- [WORK TO BE COMPLETED]
Could you output each line of the data that follows exactly?

- [GIVEN MATERIAL]
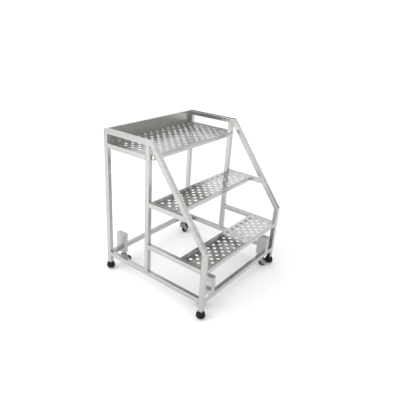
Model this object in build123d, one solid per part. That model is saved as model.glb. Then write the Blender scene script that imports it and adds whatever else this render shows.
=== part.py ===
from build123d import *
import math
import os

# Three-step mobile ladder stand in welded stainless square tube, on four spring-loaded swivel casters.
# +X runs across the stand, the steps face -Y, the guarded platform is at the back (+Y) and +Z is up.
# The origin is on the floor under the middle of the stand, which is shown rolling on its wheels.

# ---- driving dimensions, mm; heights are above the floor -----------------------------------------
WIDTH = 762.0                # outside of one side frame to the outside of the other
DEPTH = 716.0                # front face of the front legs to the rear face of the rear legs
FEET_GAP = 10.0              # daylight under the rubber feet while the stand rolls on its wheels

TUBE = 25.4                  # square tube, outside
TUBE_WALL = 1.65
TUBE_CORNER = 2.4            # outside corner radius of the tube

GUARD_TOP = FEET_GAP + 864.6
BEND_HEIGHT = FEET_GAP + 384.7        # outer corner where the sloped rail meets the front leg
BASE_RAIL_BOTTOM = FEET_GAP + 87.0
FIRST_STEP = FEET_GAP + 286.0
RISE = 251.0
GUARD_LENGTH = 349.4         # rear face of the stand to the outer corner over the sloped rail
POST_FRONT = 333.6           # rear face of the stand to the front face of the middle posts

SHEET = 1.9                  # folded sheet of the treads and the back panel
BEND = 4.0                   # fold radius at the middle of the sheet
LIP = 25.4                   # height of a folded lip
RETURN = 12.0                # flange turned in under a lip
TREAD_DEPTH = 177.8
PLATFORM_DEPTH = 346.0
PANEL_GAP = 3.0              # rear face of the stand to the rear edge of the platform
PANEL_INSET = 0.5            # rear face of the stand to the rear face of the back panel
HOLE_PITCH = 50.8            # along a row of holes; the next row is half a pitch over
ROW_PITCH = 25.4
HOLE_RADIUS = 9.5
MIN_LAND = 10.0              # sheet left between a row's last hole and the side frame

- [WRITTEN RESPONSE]
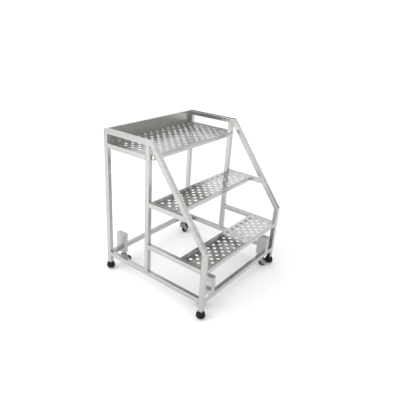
Model this object in build123d, one solid per part. That model is saved as model.glb. Then write the Blender scene script that imports it and adds whatever else this render shows.
=== part.py ===
from build123d import *
import math
import os

# Three-step mobile ladder stand in welded stainless square tube, on four spring-loaded swivel casters.
# +X runs across the stand, the steps face -Y, the guarded platform is at the back (+Y) and +Z is up.
# The origin is on the floor under the middle of the stand, which is shown rolling on its wheels.

# ---- driving dimensions, mm; heights are above the floor -----------------------------------------
WIDTH = 762.0                # outside of one side frame to the outside of the other
DEPTH = 716.0                # front face of the front legs to the rear face of the rear legs
FEET_GAP = 10.0              # daylight under the rubber feet while the stand rolls on its wheels

TUBE = 25.4                  # square tube, outside
TUBE_WALL = 1.65
TUBE_CORNER = 2.4            # outside corner radius of the tube

GUARD_TOP = FEET_GAP + 864.6
BEND_HEIGHT = FEET_GAP + 384.7        # outer corner where the sloped rail meets the front leg
BASE_RAIL_BOTTOM = FEET_GAP + 87.0
FIRST_STEP = FEET_GAP + 286.0
RISE = 251.0
GUARD_LENGTH = 349.4         # rear face of the stand to the outer corner over the sloped rail
POST_FRONT = 333.6           # rear face of the stand to the front face of the middle posts

SHEET = 1.9                  # folded sheet of the treads and the back panel
BEND = 4.0                   # fold radius at the middle of the sheet
LIP = 25.4                   # height of a folded lip
RETURN = 12.0                # flange turned in under a lip
TREAD_DEPTH = 177.8
PLATFORM_DEPTH = 346.0
PANEL_GAP = 3.0              # rear face of the stand to the rear edge of the platform
PANEL_INSET = 0.5            # rear face of the stand to the rear face of the back panel
HOLE_PITCH = 50.8            # along a row of holes; the next row is half a pitch over
ROW_PITCH = 25.4
HOLE_RADIUS = 9.5
MIN_LAND = 10.0              # sheet left between a row's last hole and the side frame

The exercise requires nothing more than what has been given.